Tuesday, September 23, 2014

Photo Restoration: New medium meets old medium

So I realized the other day that I could use Photoshop could restore old family photos. Over time, photos can get damaged, with creases, scratches and dust. Fortunately, photoshop can be used to remove these blemishes to digitally restore the photo to its former glory. So I've been working on touching up photos of my ancestors. Below is a photo of my great-grandmother as a child, taken in the late 1870s to early 1880s. Since this was a tin type photo, captured with a digital camera and editing in Photoshop, this is great example of an old medium intersecting with a new medium.


The retouching isn't perfect. There are still plenty flaws in it. However, such fixes are beyond my skill in Photoshop and, given how old and damaged this photo is, possibly beyond what it is possible while still preserving the original photo.

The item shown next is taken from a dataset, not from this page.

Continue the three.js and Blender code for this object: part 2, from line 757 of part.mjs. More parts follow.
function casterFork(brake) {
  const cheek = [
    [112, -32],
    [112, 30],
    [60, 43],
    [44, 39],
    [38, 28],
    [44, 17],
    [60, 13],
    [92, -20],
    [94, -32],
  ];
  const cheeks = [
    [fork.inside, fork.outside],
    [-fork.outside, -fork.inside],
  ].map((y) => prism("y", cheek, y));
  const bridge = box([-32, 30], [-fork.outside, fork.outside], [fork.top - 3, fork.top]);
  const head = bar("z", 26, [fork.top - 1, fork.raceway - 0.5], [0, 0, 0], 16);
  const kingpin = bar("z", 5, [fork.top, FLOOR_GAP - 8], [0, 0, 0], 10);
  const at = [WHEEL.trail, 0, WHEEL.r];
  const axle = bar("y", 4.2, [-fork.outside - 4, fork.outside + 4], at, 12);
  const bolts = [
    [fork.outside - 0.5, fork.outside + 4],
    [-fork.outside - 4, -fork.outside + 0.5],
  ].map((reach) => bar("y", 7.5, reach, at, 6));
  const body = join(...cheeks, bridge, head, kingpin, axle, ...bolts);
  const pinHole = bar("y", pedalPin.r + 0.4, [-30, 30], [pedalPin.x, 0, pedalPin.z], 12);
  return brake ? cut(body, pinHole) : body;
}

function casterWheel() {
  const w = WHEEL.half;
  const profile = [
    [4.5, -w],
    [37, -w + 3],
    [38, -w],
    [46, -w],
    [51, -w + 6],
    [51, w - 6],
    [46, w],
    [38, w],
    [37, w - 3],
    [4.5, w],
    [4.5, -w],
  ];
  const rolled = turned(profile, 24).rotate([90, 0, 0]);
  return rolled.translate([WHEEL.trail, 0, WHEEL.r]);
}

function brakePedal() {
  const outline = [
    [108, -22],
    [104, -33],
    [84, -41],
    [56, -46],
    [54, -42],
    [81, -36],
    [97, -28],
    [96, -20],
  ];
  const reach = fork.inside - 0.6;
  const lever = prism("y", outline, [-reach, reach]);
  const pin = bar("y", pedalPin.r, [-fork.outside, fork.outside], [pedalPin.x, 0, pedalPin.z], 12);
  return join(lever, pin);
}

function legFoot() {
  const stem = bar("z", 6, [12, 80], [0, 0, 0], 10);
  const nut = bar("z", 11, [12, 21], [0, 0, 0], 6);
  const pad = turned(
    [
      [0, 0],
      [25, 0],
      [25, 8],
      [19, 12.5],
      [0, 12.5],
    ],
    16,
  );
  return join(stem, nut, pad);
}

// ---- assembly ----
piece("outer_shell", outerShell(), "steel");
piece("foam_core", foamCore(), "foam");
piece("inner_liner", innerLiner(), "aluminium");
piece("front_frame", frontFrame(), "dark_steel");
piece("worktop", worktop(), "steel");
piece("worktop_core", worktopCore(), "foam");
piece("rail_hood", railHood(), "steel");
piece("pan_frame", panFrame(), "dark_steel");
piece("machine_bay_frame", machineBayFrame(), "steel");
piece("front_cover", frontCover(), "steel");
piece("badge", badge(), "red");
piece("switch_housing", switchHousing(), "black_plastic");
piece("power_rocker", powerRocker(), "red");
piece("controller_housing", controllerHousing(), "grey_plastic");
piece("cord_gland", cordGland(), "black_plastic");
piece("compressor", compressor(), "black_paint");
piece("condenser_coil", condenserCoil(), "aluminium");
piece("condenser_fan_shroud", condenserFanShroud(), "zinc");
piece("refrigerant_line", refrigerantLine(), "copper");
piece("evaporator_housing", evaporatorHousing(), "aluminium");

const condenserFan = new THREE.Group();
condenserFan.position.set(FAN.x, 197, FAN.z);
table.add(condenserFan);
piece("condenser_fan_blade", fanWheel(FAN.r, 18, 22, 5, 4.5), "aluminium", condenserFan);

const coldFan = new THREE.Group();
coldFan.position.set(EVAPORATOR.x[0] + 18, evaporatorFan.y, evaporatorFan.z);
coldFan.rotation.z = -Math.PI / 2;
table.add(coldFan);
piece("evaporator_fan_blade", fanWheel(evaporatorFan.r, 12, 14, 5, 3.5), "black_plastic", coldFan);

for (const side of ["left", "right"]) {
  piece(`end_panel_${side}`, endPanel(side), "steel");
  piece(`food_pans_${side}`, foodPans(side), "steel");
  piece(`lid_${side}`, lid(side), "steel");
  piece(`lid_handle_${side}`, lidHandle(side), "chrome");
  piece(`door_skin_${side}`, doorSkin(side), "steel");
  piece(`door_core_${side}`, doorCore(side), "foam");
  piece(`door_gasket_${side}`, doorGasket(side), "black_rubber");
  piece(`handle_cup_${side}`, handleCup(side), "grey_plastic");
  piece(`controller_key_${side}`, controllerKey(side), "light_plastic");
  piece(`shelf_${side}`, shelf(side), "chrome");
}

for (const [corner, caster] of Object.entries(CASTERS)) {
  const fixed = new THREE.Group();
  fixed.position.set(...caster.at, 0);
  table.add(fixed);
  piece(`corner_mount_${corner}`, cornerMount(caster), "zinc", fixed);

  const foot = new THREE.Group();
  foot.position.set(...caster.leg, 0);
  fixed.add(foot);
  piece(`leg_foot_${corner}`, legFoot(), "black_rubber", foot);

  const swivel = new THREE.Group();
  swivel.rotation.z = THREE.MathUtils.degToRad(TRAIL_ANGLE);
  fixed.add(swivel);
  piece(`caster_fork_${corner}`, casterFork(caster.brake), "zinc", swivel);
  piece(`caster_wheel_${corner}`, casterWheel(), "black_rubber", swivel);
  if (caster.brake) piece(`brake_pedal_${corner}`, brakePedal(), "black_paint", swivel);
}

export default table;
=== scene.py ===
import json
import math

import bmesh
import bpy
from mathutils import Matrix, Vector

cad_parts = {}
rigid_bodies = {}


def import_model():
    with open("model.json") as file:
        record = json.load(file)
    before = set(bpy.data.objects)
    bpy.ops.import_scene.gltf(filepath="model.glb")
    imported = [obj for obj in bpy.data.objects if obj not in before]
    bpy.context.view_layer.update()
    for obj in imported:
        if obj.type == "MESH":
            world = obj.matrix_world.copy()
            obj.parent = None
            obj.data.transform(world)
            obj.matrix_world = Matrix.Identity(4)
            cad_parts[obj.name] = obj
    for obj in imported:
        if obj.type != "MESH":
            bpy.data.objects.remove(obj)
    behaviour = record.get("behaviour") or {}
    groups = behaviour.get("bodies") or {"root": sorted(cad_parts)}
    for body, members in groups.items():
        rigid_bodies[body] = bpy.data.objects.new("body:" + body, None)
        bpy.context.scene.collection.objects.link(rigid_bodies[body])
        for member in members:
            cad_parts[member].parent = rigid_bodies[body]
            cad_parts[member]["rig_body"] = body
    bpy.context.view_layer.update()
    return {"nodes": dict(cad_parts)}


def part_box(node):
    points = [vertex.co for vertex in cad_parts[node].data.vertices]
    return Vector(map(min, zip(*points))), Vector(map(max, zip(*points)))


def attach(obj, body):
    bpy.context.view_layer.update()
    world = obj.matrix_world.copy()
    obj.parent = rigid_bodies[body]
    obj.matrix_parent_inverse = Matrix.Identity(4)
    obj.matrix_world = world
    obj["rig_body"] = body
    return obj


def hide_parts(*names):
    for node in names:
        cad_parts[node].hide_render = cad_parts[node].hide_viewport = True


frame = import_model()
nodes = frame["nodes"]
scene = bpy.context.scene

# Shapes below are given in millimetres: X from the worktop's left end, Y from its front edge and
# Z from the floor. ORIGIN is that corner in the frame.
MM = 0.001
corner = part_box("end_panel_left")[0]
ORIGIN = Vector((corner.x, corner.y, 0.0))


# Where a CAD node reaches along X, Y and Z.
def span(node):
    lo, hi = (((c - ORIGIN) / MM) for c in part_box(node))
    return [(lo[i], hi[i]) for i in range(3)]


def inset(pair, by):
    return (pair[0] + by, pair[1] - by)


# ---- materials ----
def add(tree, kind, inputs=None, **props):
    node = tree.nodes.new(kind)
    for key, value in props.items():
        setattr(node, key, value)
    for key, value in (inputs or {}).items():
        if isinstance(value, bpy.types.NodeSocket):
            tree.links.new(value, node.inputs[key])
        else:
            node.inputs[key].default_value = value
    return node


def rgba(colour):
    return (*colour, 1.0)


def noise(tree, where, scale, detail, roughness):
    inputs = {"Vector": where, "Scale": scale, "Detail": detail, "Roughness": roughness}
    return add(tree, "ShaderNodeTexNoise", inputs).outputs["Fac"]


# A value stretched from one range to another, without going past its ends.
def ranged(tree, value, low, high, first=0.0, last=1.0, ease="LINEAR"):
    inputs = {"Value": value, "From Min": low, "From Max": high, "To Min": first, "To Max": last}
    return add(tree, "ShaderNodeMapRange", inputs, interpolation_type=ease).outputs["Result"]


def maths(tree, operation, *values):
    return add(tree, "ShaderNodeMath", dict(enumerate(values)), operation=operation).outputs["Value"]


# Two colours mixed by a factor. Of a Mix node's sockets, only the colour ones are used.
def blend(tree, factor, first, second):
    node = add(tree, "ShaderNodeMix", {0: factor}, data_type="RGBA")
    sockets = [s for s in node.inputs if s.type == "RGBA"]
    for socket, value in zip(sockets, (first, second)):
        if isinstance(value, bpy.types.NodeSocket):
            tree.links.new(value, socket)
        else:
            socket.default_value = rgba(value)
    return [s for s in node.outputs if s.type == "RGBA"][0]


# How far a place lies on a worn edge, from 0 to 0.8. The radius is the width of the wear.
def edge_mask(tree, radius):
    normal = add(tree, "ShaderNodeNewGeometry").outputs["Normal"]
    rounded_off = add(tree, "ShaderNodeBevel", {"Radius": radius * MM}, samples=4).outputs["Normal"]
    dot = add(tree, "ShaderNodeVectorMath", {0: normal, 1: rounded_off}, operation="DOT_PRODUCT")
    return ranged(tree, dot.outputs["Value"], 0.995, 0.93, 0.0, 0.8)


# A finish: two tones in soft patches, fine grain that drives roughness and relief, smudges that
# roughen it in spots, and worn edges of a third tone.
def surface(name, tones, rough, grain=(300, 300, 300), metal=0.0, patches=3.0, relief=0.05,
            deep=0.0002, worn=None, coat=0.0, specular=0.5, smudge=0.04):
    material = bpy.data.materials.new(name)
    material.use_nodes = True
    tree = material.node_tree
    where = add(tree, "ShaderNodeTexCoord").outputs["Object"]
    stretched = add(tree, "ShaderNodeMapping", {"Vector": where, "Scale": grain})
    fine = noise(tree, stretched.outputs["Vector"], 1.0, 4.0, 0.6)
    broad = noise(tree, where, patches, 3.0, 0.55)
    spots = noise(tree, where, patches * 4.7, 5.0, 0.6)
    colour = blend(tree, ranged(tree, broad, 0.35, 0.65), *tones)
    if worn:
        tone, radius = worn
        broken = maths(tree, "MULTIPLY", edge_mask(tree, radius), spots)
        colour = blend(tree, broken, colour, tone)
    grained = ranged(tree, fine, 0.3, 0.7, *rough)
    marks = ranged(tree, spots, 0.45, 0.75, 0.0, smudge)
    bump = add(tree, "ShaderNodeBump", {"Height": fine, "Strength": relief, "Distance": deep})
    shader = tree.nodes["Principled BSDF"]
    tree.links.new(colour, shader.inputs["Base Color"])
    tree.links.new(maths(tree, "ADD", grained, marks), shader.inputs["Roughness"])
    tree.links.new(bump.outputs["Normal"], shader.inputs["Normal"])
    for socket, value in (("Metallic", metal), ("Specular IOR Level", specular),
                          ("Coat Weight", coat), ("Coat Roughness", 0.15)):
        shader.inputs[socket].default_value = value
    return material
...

Photomontage: Twenty-Two Thousand

This is a time-lapse photomontage of aerial photos of West Pasco, WA. The photos were obtained by making screen captures of satellite views of the area in Google Earth, with the older photos obtained using the Historical Imagery tool. The photos were taken with the center on GPS coordinates 46º15’53.35”N 119º11’44.34”W, and viewed from an elevation of 22,482 feet (hence the name of the piece). Satellite views were used from a period ranging from 1996 (the oldest available) to 2013 (the most recent).

I created this time-lapse because I wanted to show the development of the Tri-Cities, WA over time. Because a photo taken in 1996 was the oldest available, I wanted to choose a portion of the Tri-Cities that has had a significant amount of change and knew that a lot of housing construction is going in West Pasco right now, so I chose to focus my “photography” there. Taking small sections of the twenty aerial views available, I pieced them together into a montage that formed a map of the growth. Excluding portions of the maps to eliminate control features and other marks on the images that were artifacts that resulted from taking screen captures from Google Earth left an irregular border to the montage, which I accentuated with the placement of sections to create a patchy design.  To balance the whitespace around the image, I left some sections of whitespace near the center of the image. I also added a small section of whitespace near the lower left corner to balance out the heavily dark portion of the image created by the Columbia River.

This was actually the second attempt I made of a photomontage of this area. Here is first one, which used the 1996 view as a background, with sections of the most recent view, along with a few sections from the period in between to show the development of a few areas.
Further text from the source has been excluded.